### To do
Return the first line, the line containing "rail_pitch = 3; // [2:0.25:3.5]", and every line between them, exactly as they stand.

### Data lines
====
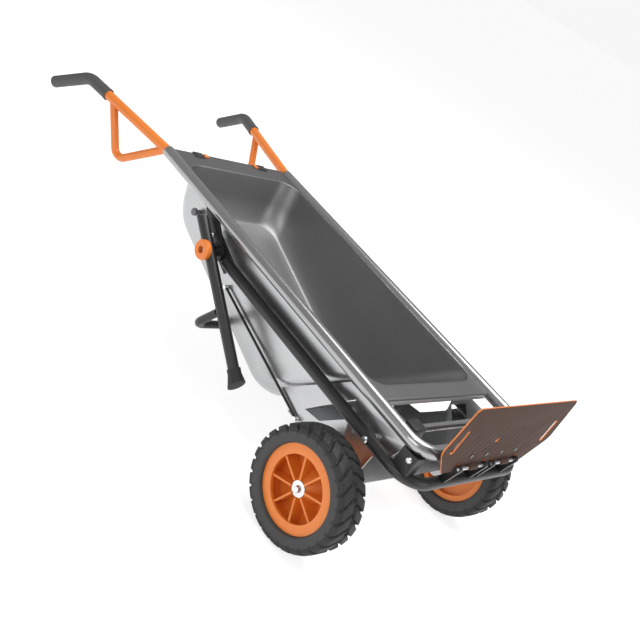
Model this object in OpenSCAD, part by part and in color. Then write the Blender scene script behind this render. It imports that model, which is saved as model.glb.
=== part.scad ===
// Two-wheeled folding yard cart: a pressed steel tub hung between two rails,
// on a lower U-shaped frame with folding legs and a hinged toe plate.
// The cart is drawn with its rails level: +X to the nose, +Y to the left, +Z up,
// and placed() then tips it onto the floor as it stands on its wheels and legs.

/* [Overall] */
// Length of the straight part of each rail
rail_len = 940; // [800:5:1100]
// Distance between the centres of the two rails
rail_spacing = 406; // [360:2:460]
// Nose-down pitch of the rails when the cart stands on its legs
rail_pitch = 3; // [2:0.25:3.5]

/* [Tubes] */
// Outer diameter of the rails
rail_d = 28.6; // [25:0.2:34]
// Radial clearance of the handle tubes where they plug into the rails
handle_fit = 0.7; // [0.3:0.1:2]
// Outer diameter of the lower frame tube
frame_d = 25.4; // [22:0.2:32]
// Outer diameter of the leg tubes
leg_d = 25.4; // [22:0.2:30]
// Outer diameter of the cross hoop between the legs
hoop_d = 19; // [16:0.5:22]
// Wall of every tube
tube_wall = 1.6; // [1.2:0.1:2.4]

/* [Tub] */
// Gap from the rear end of the rails to the opening of the tub
tub_rear_margin = 48; // [30:1:70]
// Length of the opening of the tub
tub_open_len = 757; // [600:5:900]
// Width of the opening of the tub
tub_open_w = 370; // [300:2:400]
// Depth of the tub at its rear end
tub_rear_depth = 111; // [80:1:160]
// Depth of the tub at its front end
tub_front_depth = 250; // [200:1:280]
// Width of the floor of the tub
tub_floor_w = 350; // [260:2:356]
// Thickness of the sheet of the tub
tub_wall = 1.5; // [1.2:0.1:2.5]

/* [Handles] */
// Distance from the rail end back to the start of each grip
handle_len = 236; // [180:2:300]
// Outward angle of each handle
handle_flare = 11.5; // [5:0.5:15]
// Downward angle of the end of each grip
grip_drop = 37; // [20:1:50]
// Length of the drooping end of each grip
grip_end_len = 132; // [100:2:150]
// Outer diameter of the grips
grip_d = 31; // [28:0.5:36]
// Depth of the loop under each handle
loop_depth = 96; // [80:2:120]

/* [Wheels] */
// Outer diameter of the tyres
wheel_d = 254; // [220:2:300]
// Width of the tyres
tyre_w = 71; // [50:1:80]
// Outer diameter of the rims
rim_d = 178; // [150:2:190]
// Gap from the centre line of each rail out to its tyre
wheel_gap = 33; // [28:1:50]
// Distance of the axle ahead of the rear end of the rails
axle_x = 865; // [780:5:900]
// Drop of the axle below the rails
axle_drop = 209; // [190:1:230]
// Diameter of the axle
axle_d = 16; // [12:0.5:20]
// Number of spokes in each rim
spokes = 8; // [6:1:10]

/* [Legs] */
// Rearward lean of the lowered legs, which are cut to reach the floor
leg_lean = 13.6; // [5:0.1:20]
// Length of each leg above its pivot
leg_head = 86; // [60:1:90]
// Angle of the folded legs below the rails
leg_fold_angle = 31; // [25:1:40]
// Diameter of the leg pivot bolts
pivot_d = 10; // [8:0.5:12]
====
### Correct output
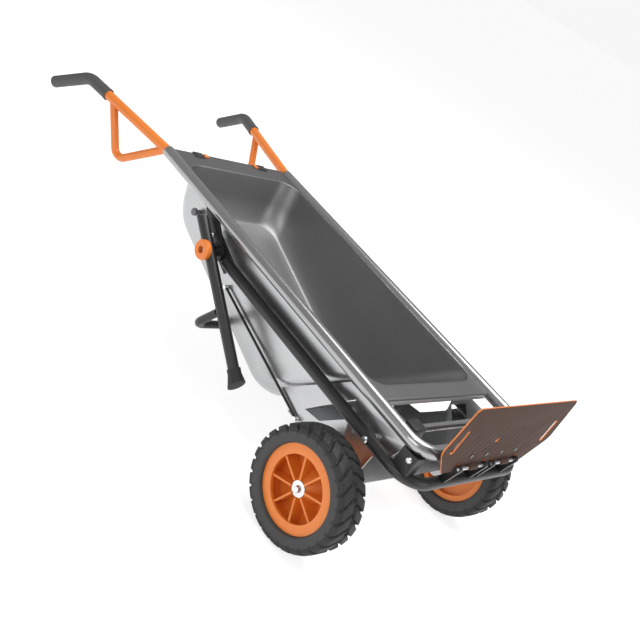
Model this object in OpenSCAD, part by part and in color. Then write the Blender scene script behind this render. It imports that model, which is saved as model.glb.
=== part.scad ===
// Two-wheeled folding yard cart: a pressed steel tub hung between two rails,
// on a lower U-shaped frame with folding legs and a hinged toe plate.
// The cart is drawn with its rails level: +X to the nose, +Y to the left, +Z up,
// and placed() then tips it onto the floor as it stands on its wheels and legs.

/* [Overall] */
// Length of the straight part of each rail
rail_len = 940; // [800:5:1100]
// Distance between the centres of the two rails
rail_spacing = 406; // [360:2:460]
// Nose-down pitch of the rails when the cart stands on its legs
rail_pitch = 3; // [2:0.25:3.5]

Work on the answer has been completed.